A nice afterglow, with some more vanilla and a bit drier in the oak part.

We get into the more fierce end of the range. The cask strength whiskies are truly strong, and this one clocks in at almost 60%. It’s matured in an ex-sherry cask and that’s rather noticeable. There still is some vanilla on the nose but there’s a lot of other things happening too.

Not a bad dram, in the end.


Strathmill 10, 2008-2018, 59.3%

Image from Whiskybase

Very strong and alcoholic, much like cleaning spray. But with wood, grain and orchard fruits. There’s some baked apple, cinnamon and pear.

Dry and sharp with apple crumble. Sweet custard, cinnamon rolls.
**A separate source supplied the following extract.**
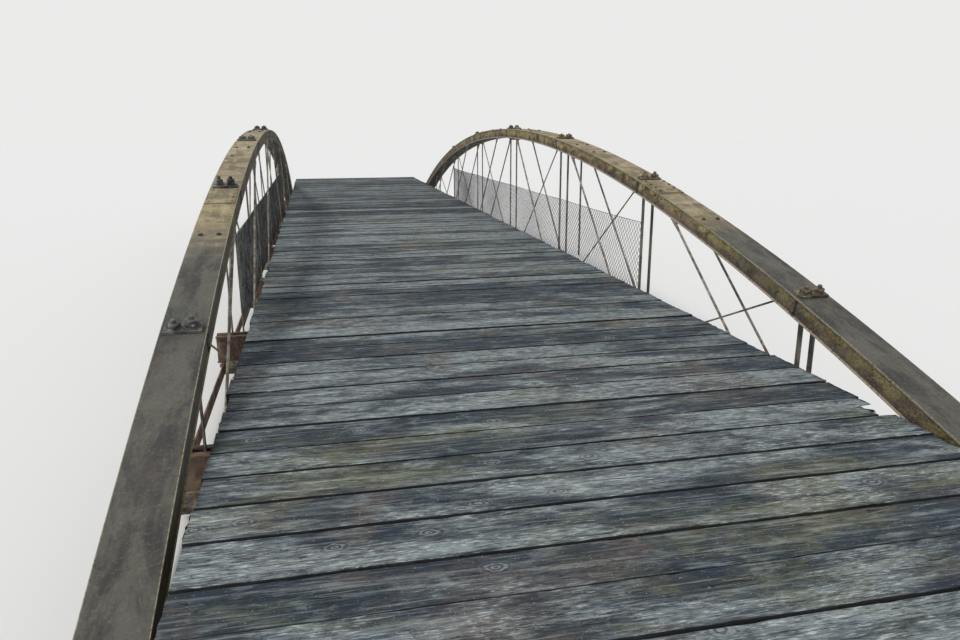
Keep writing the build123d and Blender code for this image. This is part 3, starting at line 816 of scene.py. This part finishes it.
def tie_rod(shape, mid, x, top_y, block_y, foot_y, radius):
    """Round rod from a bolted palm under the arch to a nut on the cut-back corner of a block."""
    palm_x = math.copysign(min(abs(x), (arch_width - palm_size[0]) / 2), x)
    shape.block(arch_place(top_y, -palm_size[2] / 2, mid + palm_x), palm_size, plate_edge)
    for along in (-palm_rivet_reach, palm_rivet_reach):
        under = arch_place(top_y + along, -palm_size[2], mid + palm_x) @ Matrix.Rotation(math.pi, 4, "X")
        shape.turned(under, small_rivet, rivet_sides)
    place, length = aimed((mid + x, foot_y, chord_z), (mid + x, top_y, arch_z(top_y) - palm_size[2] / 2))
    climb = abs(place[1][2]) + place[2][2]
    seat = (block_half_length + block_end_height - chord_z - abs(foot_y - block_y)) / climb
    thick, head = radius * thick_share, radius * head_share
    fade_from = seat + thick_length
    low_end = ((thick, seat - 0.01), (thick, fade_from), (radius, fade_from + thick_fade))
    high_end = ((radius, length - head_length - head_fade), (head, length - head_length), (head, length))
    shape.turned(place, low_end + high_end, rod_sides)
    nut = (radius * nut_across_share, radius * nut_across_share, radius * nut_height_share)
    shape.block(place @ Matrix.Translation((0, 0, seat + nut[2] / 2)), nut, plate_edge)


def make_rods(name, side, material):
    """The main rods of both planes and the counters between them."""
    mid = side * truss_x
    for plane, toward in (("inner", -side), ("outer", side)):
        shape = Shape()
        for end in (-1, 1):
            for i, start in enumerate(main_starts):
                foot = end * (i + 1) * panel
                top_y = end * (i * panel + start)
                tie_rod(shape, mid, toward * main_plane, top_y, foot, foot, main_radius)
        piece = shape.mesh(f"{name}_{plane}_rods", material)
        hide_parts(f"{name}_{plane}_diagonals")
    shape = Shape()
    for end in (-1, 1):
        for i in range(1, half_panels):
            point = end * (i - 1) * panel
            top_y = end * (i * panel - counter_start)
            tie_rod(shape, mid, 0.0, top_y, point, point + end * counter_foot, counter_radius)
    piece = shape.mesh(f"{name}_counter_rods", material)
    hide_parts(f"{name}_counters")


# Lower chord and floor beams

chord_gap = 0.0075              # between the arch's side and the chord bar
chord_bar_thick = 0.012
chord_face = arch_width / 2 + chord_gap + chord_bar_thick
pin_nut = (0.064, 0.064, 0.028)
pin_nut_turn = 0.4
pin_end = ((0.020, -0.002), (0.020, 0.012), (0.017, 0.015))
chord_end_reach = 0.305         # past the last panel point
chord_palm_from_end = 0.062
chord_palm_y = half_panels * panel + chord_end_reach - chord_palm_from_end
chord_bolt_along = 0.045
chord_bolt_up = 0.026
beam_low = 0.216
beam_high = 0.470
web_face = 0.0335               # outer face of a web, from the beam's middle
web_rivet_inset = 0.06          # from the beam's underside and top
flange_thick = 0.010
flange_bolt = 0.060             # from the beam's middle


def make_chord_details(name, side, material):
    """Pins with square nuts at the blocks, and four bolts in each end of the chord bars."""
    shape = Shape()
    local = np.random.default_rng(80 + side)
    for toward in (-1, 1):
        x = side * truss_x + toward * chord_face
        for y in post_points:
            turn = Matrix.Rotation(local.uniform(-pin_nut_turn, pin_nut_turn), 4, "Z")
            face = facing(Matrix.Translation((x, y, chord_z)), toward) @ turn
            shape.block(face @ Matrix.Translation((0, 0, pin_nut[2] / 2)), pin_nut, nut_edge)
            shape.turned(face @ Matrix.Translation((0, 0, pin_nut[2])), pin_end, round_sides)
        for end in (-1, 1):
            for along in (-chord_bolt_along, chord_bolt_along):
                for up in (-chord_bolt_up, chord_bolt_up):
                    head = Matrix.Translation((x, end * (chord_palm_y + along), chord_z + up))
                    shape.turned(facing(head, toward), nut_profile, hex_sides)
    shape.mesh(f"{name}_chord_pins", material)


def make_beam_details(material):
    """Rows of rivets along the webs of the floor beams, and bolts that hold the joists to them."""
    shape = Shape()
    for i in range(-half_panels, half_panels + 1):
        for toward in (-1, 1):
            for x in (joist_rows[:-1] + joist_rows[1:]) / 2:
                for z in (beam_low + web_rivet_inset, beam_high - web_rivet_inset):
                    place = Matrix.Translation((x, i * panel + toward * web_face, z))
                    outward = Matrix.Rotation(-toward * math.pi / 2, 4, "X")
                    shape.turned(place @ outward, small_rivet, rivet_sides)
            for x in joist_rows:
                under = Matrix.Translation((x, i * panel + toward * flange_bolt, beam_high - flange_thick))
                shape.turned(under @ Matrix.Rotation(math.pi, 4, "X"), nut_profile, hex_sides)
    shape.mesh("beam_rivets", material)


# Materials of the frame's own pieces

def dress_frame():
    """Give every node that stays in view its material."""
    right_side = arch_side_iron(
        "arch_side_right", (0.175, 0.118, 0.085), 0.85, (0.31, 0.235, 0.185), (0.42, 0.36, 0.27))
    # The left copy is darker all over, with less lichen and a dimmer lip: painted shade on the same iron
    shaded_left_side = arch_side_iron(
        "arch_side_left_painted_shade", (0.042, 0.036, 0.031), 0.2, (0.085, 0.075, 0.06), (0.20, 0.19, 0.08))
    looks = {
        "arch_top_iron": arch_top_iron(),
        "post_iron": plain_iron(
            "post_iron", (0.155, 0.17, 0.14), (0.06, 0.06, 0.05), (0.29, 0.30, 0.25), 0.15),
        "rod_iron": plain_iron(
            "rod_iron", (0.285, 0.265, 0.225), (0.12, 0.10, 0.08), (0.43, 0.42, 0.365), 0.1),
        "beam_iron": plain_iron(
            "beam_iron", (0.17, 0.10, 0.07), (0.07, 0.045, 0.035), (0.28, 0.20, 0.14), 0.05),
        "casting": plain_iron(
            "casting_iron", (0.115, 0.105, 0.09), (0.04, 0.037, 0.036), (0.32, 0.31, 0.27), 0.4,
            lichen=(0.40, 0.37, 0.22)),
        "bolt": plain_iron(
            "bolt_iron", (0.07, 0.058, 0.048), (0.025, 0.022, 0.02), (0.20, 0.17, 0.13), 0.15),
        "left_cap": plain_iron(
            "left_cap_iron", (0.085, 0.09, 0.095), (0.03, 0.03, 0.034), (0.36, 0.37, 0.36), 0.2,
            lichen=(0.36, 0.36, 0.30)),
        "right_cap": plain_iron(
            "right_cap_iron", (0.12, 0.10, 0.07), (0.04, 0.035, 0.03), (0.30, 0.27, 0.18), 0.8,
            lichen=(0.34, 0.28, 0.08)),
        "joist_wood": joist_timber(),
        "fence_wire": fence_wire(),
        "deck_wood": board_wood(),
    }
    for part in frame["record"]["subparts"]:
        mesh = nodes[part["node"]].data
        mesh.materials.clear()
        if part["material_slot"] == "arch_iron":
            mesh.materials.append(shaded_left_side if part["node"].startswith("left") else right_side)
        else:
            mesh.materials.append(looks[part["material_slot"]])
    return looks


# Floor, light and camera

floor_reach = 150.0
floor_colour = (0.80, 0.80, 0.79, 1)
fill_colour = (0.62, 0.64, 0.67, 1)
backdrop_colour = (0.83, 0.83, 0.825, 1)
lamp_colour = (1.0, 0.96, 0.90)
lamp_strength = 1.5
lamp_width = math.radians(14)
lamp_aim = (0.55, 0.35, -1.0)


def make_stage():
    """A plain pale floor under the bearings."""
    mesh = bpy.data.meshes.new("floor")
    corners = [(x * floor_reach, y * floor_reach, 0) for x, y in ((-1, -1), (1, -1), (1, 1), (-1, 1))]
    mesh.from_pydata(corners, [], [(0, 1, 2, 3)])
    floor = bpy.data.objects.new("floor", mesh)
    bpy.context.scene.collection.objects.link(floor)
    material = bpy.data.materials.new("floor")
    material.use_nodes = True
    shader = material.node_tree.nodes["Principled BSDF"]
    shader.inputs["Base Color"].default_value = floor_colour
    shader.inputs["Roughness"].default_value = 0.9
    mesh.materials.append(material)


def make_light():
    """Soft even light from all round, paler where it is seen, and one broad lamp from high on the left."""
    world = bpy.data.worlds.new("studio")
    bpy.context.scene.world = world
    world.use_nodes = True
    tree = world.node_tree
    background = tree.nodes["Background"]
    background.inputs["Strength"].default_value = 1.0
    path = tree.nodes.new("ShaderNodeLightPath")
    seen = path.outputs["Is Camera Ray"]
    for kind in ("Is Glossy Ray", "Is Transmission Ray"):
        either = tree.nodes.new("ShaderNodeMath")
        either.operation = "MAXIMUM"
        tree.links.new(seen, either.inputs[0])
        tree.links.new(path.outputs[kind], either.inputs[1])
        seen = either.outputs[0]
    mix = tree.nodes.new("ShaderNodeMix")
    mix.data_type = "RGBA"
    mix.inputs[6].default_value = fill_colour
    mix.inputs[7].default_value = backdrop_colour
    tree.links.new(seen, mix.inputs[0])
    tree.links.new(mix.outputs[2], background.inputs["Color"])
    sun = bpy.data.lights.new("broad_lamp", "SUN")
    sun.energy = lamp_strength
    sun.color = lamp_colour
    sun.angle = lamp_width
    lamp = bpy.data.objects.new("broad_lamp", sun)
    lamp.rotation_euler = Vector(lamp_aim).to_track_quat("-Z", "Y").to_euler()
    bpy.context.scene.collection.objects.link(lamp)


def make_camera():
    """Camera at the photograph's place, over the left half of the deck, looking along the bridge."""
    camera = bpy.data.cameras.new("camera")
    camera.sensor_width = 36.0
    camera.lens = focal_pixels / photo_width * camera.sensor_width
    camera.clip_end = 500.0
    holder = bpy.data.objects.new("camera", camera)
    pitch, yaw, turn = (math.radians(a) for a in (pitch_down, yaw_right, roll))
    ahead = Vector((math.sin(yaw) * math.cos(pitch), math.cos(yaw) * math.cos(pitch), -math.sin(pitch)))
    level = Vector((math.cos(yaw), -math.sin(yaw), 0.0))
    over = level.cross(ahead)
    right = math.cos(turn) * level + math.sin(turn) * over
    up = -math.sin(turn) * level + math.cos(turn) * over
    axes = Matrix((right, up, -ahead)).transposed()
    holder.matrix_world = Matrix.Translation((camera_x, camera_y, deck_top + eye_height)) @ axes.to_4x4()
    bpy.context.scene.collection.objects.link(holder)
    bpy.context.scene.camera = holder


# Everything, in order

make_camera()
looks = dress_frame()
boards = plan_boards()
make_deck(boards, looks["deck_wood"])
make_nails(boards, looks["casting"])
for side_name, side_sign in sides.items():
    make_fence(side_name, side_sign, looks["fence_wire"])
    splice_look = looks["bolt"] if side_name == "right" else looks["arch_top_iron"]
    make_arch_details(side_name, side_sign, looks["bolt"], splice_look)
    make_caps(side_name, side_sign, looks[f"{side_name}_cap"])
    make_rods(side_name, side_sign, looks["rod_iron"])
    make_chord_details(side_name, side_sign, looks["casting"])
make_beam_details(looks["beam_iron"])
make_stage()
make_light()
bpy.context.scene.view_settings.view_transform = "Standard"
Sharp again, a massive afterburner. Then fruity, pastry like. It mellows quickly and leaves a nice warmth, with apple oue and booze flavors.

Another belter, but a very different one than the Blair Athol. This one matured in recharred casks and therefore is a lot more unique. It shows lots of wood spices, grains and some fruits. The balance between these layers of flavors is really good, and makes for a very interesting dram, although it could use a drop of water.
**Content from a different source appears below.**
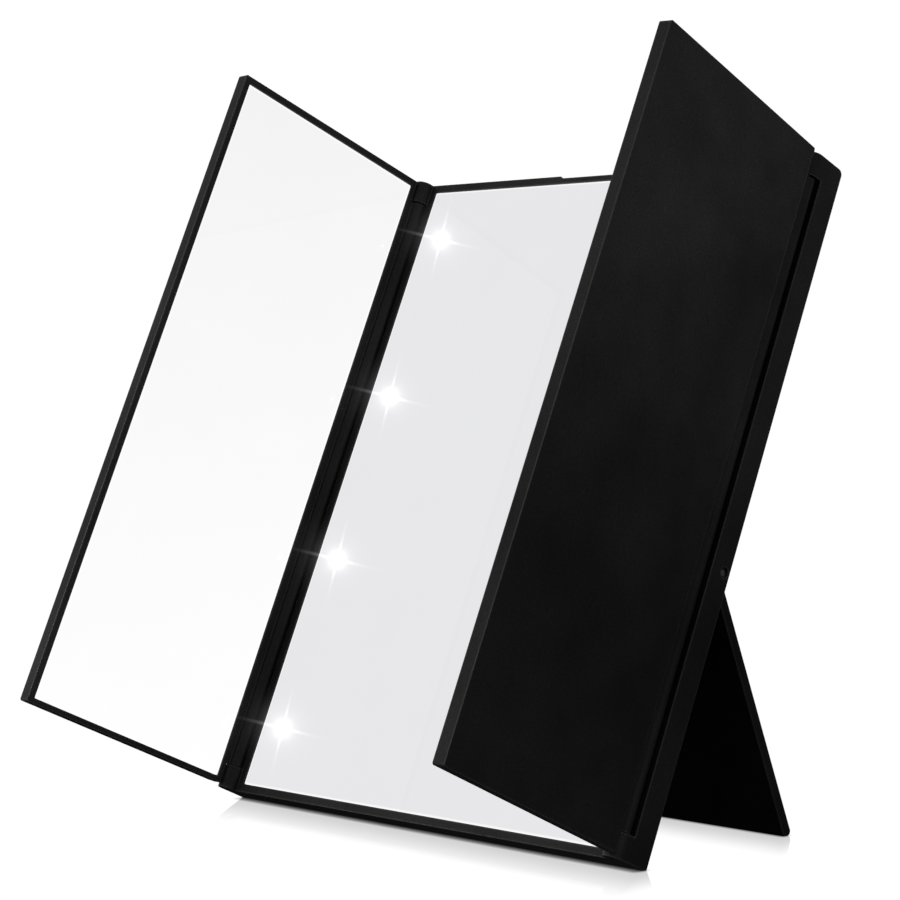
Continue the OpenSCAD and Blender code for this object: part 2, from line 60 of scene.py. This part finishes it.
class Graph:
    """A small wrapper that makes shader nodes and links them."""

    def __init__(self, tree):
        self.tree = tree

    def add(self, kind, inputs=None, **settings):
        node = self.tree.nodes.new(kind)
        for key, value in settings.items():
            setattr(node, key, value)
        for key, value in (inputs or {}).items():
            self.feed(node.inputs[key], value)
        return node

    def feed(self, socket, value):
        if isinstance(value, bpy.types.NodeSocket):
            self.tree.links.new(value, socket)
        else:
            socket.default_value = value

    def math(self, operation, a, b=0.0, clamp=False):
        return self.add("ShaderNodeMath", {0: a, 1: b}, operation=operation, use_clamp=clamp).outputs[0]

    def vector(self, operation, a, b, output=0):
        return self.add("ShaderNodeVectorMath", {0: a, 1: b}, operation=operation).outputs[output]

    def scale(self, vector, factor):
        node = self.add("ShaderNodeVectorMath", {0: vector, "Scale": factor}, operation="SCALE")
        return node.outputs[0]

    def height(self, vector):
        return self.add("ShaderNodeSeparateXYZ", {0: vector}).outputs["Z"]

    def emission(self, tone):
        return self.add("ShaderNodeEmission", {"Color": (tone, tone, tone, 1.0), "Strength": 1.0}).outputs[0]

    def remap(self, value, low, high, to_low=0.0, to_high=1.0, kind="LINEAR"):
        node = self.add("ShaderNodeMapRange", {
            "Value": value, "From Min": low, "From Max": high, "To Min": to_low, "To Max": to_high,
        }, interpolation_type=kind)
        return node.outputs["Result"]

    def mix(self, factor, a, b):
        node = self.add("ShaderNodeMix", {0: factor, 6: a, 7: b}, data_type="RGBA")
        return node.outputs[2]

    def mix_shader(self, factor, a, b):
        return self.add("ShaderNodeMixShader", {0: factor, 1: a, 2: b}).outputs[0]

    def noise(self, coords, scale, detail=3.0, roughness=0.6):
        node = self.add("ShaderNodeTexNoise", {
            "Vector": coords, "Scale": scale, "Detail": detail, "Roughness": roughness,
        })
        return node.outputs["Fac"]

    def spread(self, noise, low, high):
        """Stretches the middle range of a noise texture over low to high."""
        return self.remap(noise, 0.3, 0.7, low, high)

    def ramp(self, value, stops):
        node = self.add("ShaderNodeValToRGB", {"Fac": value})
        elements = node.color_ramp.elements
        while len(elements) < len(stops):
            elements.new(0.5)
        for element, (position, colour) in zip(elements, stops):
            element.position = position
            element.color = (*colour, 1.0)
        return node.outputs["Color"]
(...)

In the end this turned out to be a dram I gladly drink and wouldn’t mind trying a few more times!


James Eadie, as a brand, lives in the same conflicted situation as many other ‘new’ brands.

By that I mean that it’s main reason for existing is whisky’s immense popularity right now. The drawback of that popularity is that there are way too many single cask bottlings out there, and therefore it’s slim pickings for bottlers.
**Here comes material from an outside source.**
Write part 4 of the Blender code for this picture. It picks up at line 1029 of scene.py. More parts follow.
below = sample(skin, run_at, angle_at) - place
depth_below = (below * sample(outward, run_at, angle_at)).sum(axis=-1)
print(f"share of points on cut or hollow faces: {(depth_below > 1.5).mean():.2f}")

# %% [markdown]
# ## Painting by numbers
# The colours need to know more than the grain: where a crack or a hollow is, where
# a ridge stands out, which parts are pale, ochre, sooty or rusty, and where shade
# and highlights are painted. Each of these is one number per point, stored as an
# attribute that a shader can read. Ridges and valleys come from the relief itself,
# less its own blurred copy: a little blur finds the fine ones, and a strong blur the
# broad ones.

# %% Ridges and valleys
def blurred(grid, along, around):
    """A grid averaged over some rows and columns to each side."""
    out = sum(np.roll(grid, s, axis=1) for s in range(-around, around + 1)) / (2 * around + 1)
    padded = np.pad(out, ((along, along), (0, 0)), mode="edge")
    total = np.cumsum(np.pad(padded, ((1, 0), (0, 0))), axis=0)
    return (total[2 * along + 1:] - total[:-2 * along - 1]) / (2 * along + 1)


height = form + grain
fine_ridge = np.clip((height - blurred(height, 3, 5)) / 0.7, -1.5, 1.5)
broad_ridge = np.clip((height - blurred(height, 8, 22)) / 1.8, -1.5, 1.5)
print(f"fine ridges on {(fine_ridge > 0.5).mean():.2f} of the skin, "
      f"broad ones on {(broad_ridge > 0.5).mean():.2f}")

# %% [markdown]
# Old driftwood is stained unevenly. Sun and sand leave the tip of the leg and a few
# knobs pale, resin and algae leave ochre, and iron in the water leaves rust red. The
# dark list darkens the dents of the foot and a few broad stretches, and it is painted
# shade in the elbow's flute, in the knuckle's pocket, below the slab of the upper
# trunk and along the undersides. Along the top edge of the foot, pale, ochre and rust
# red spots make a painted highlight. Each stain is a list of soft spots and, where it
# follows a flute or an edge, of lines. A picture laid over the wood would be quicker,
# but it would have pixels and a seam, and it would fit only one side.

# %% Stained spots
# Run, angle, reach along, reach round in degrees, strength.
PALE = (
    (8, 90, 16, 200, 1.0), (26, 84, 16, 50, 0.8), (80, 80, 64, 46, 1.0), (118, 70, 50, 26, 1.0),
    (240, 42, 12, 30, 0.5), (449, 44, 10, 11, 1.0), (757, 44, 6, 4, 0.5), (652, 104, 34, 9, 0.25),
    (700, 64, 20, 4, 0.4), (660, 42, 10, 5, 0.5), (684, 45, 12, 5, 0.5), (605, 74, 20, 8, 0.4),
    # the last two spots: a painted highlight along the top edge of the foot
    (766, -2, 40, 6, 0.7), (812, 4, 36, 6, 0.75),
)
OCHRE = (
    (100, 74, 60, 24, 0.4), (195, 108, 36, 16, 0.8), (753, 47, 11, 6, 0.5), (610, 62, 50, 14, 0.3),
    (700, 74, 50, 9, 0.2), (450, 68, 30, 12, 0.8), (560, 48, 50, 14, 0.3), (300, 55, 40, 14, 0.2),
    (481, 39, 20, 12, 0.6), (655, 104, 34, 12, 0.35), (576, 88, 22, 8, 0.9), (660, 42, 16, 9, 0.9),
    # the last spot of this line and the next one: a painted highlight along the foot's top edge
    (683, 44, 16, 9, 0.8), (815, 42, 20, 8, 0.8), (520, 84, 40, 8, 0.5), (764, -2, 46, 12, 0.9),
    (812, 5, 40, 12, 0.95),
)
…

I think that most of the whiskies I tried in this line-up are victim to not being first picks. There’s a lot of genericness, too much vanilla.

Having said that, we should keep in mind that the prices of these bottlings are rather low compared to other bottler who DO get first picks. So, the audience for these whiskies is much more in the category of whisky aficionados that have tried some different malts, and are now getting into the world of independent bottlers.

For that audience, these drams are great.

For more seasoned drinkers, it might be better to save the money of two of these bottlings and buy something else. Unless you want the Strathmill. That’s a very good whisky indeed!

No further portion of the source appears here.